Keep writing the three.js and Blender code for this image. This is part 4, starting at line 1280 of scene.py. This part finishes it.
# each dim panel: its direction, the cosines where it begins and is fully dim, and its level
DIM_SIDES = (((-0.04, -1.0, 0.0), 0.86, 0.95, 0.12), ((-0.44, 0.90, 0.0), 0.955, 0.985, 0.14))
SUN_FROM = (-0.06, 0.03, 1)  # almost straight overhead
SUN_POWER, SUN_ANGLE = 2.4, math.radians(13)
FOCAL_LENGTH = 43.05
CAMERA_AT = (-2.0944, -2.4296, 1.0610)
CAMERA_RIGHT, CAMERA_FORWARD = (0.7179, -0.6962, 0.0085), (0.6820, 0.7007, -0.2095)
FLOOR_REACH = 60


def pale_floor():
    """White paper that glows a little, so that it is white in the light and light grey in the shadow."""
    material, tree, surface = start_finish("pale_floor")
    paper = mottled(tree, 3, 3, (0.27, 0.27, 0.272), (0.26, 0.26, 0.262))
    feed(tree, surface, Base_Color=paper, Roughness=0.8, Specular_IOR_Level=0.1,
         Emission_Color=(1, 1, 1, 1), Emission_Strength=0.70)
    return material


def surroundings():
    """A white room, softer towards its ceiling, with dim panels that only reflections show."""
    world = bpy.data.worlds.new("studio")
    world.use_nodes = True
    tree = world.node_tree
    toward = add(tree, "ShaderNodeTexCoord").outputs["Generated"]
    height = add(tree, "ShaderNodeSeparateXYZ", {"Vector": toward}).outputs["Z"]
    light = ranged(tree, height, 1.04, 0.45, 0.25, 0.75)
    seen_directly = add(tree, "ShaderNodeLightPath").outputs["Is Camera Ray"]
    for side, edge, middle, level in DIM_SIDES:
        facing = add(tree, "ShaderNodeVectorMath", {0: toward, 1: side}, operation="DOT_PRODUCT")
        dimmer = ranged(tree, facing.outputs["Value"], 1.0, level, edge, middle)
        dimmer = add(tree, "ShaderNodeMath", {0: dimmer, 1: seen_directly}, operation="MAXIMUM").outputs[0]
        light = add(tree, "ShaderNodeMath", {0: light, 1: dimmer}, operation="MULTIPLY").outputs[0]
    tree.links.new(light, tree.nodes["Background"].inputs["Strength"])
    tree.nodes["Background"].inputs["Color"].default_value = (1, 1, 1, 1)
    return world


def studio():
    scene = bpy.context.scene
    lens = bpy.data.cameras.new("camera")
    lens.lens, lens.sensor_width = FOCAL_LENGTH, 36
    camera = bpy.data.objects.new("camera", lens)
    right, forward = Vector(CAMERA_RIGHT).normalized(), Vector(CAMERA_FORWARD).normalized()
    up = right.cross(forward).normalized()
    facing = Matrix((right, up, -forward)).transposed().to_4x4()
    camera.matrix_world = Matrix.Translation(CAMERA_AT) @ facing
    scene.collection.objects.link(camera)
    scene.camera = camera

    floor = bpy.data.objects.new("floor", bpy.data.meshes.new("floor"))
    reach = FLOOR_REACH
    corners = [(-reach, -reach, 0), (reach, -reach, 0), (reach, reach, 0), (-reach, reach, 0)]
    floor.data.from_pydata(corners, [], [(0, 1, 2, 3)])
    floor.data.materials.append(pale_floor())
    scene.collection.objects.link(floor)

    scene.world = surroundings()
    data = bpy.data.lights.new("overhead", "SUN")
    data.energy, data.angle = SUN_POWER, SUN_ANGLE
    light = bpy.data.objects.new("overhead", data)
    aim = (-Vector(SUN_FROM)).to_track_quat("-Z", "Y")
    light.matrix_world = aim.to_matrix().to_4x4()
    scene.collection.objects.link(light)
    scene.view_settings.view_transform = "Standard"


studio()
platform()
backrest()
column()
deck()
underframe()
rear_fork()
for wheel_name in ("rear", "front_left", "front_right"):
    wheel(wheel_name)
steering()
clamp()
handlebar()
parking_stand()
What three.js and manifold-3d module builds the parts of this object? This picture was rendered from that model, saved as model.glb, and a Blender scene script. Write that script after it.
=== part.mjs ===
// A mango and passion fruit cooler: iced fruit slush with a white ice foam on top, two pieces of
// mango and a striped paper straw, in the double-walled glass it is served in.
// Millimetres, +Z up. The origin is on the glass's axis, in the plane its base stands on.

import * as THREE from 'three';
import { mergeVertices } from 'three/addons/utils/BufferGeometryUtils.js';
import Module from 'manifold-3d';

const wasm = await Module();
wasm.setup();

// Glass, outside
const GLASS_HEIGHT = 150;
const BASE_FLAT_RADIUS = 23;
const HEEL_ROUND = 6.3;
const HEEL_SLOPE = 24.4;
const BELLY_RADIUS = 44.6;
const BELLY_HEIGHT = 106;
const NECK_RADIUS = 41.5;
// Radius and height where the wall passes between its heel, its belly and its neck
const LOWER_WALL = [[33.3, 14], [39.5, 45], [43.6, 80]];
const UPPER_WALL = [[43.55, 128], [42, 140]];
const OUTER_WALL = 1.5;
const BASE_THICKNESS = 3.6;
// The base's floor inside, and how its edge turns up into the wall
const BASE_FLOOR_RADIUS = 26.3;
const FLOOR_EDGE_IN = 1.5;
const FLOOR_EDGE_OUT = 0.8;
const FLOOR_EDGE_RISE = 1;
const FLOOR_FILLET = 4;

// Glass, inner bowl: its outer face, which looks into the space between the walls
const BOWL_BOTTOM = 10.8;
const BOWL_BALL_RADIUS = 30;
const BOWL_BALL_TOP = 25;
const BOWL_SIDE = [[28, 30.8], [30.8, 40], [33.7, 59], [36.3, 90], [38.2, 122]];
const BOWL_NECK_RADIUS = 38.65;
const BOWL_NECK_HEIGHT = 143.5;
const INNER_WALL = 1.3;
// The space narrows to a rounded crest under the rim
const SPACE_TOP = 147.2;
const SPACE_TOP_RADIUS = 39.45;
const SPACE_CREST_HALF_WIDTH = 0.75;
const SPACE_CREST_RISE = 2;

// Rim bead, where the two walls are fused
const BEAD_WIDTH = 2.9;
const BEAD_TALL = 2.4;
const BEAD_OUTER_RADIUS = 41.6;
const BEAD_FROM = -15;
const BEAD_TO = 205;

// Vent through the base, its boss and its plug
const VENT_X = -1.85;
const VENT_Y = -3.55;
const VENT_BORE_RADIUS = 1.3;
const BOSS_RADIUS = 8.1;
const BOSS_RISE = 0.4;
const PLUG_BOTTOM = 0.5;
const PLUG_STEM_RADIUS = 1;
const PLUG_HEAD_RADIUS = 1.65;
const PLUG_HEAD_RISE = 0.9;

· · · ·

▸ Exercise objective:
Starting at the first line of the listing, retype every line up to and including the one with "FLOOR_REACH = 60".

▸ Finished task:
Keep writing the three.js and Blender code for this image. This is part 4, starting at line 1280 of scene.py. This part finishes it.
# each dim panel: its direction, the cosines where it begins and is fully dim, and its level
DIM_SIDES = (((-0.04, -1.0, 0.0), 0.86, 0.95, 0.12), ((-0.44, 0.90, 0.0), 0.955, 0.985, 0.14))
SUN_FROM = (-0.06, 0.03, 1)  # almost straight overhead
SUN_POWER, SUN_ANGLE = 2.4, math.radians(13)
FOCAL_LENGTH = 43.05
CAMERA_AT = (-2.0944, -2.4296, 1.0610)
CAMERA_RIGHT, CAMERA_FORWARD = (0.7179, -0.6962, 0.0085), (0.6820, 0.7007, -0.2095)
FLOOR_REACH = 60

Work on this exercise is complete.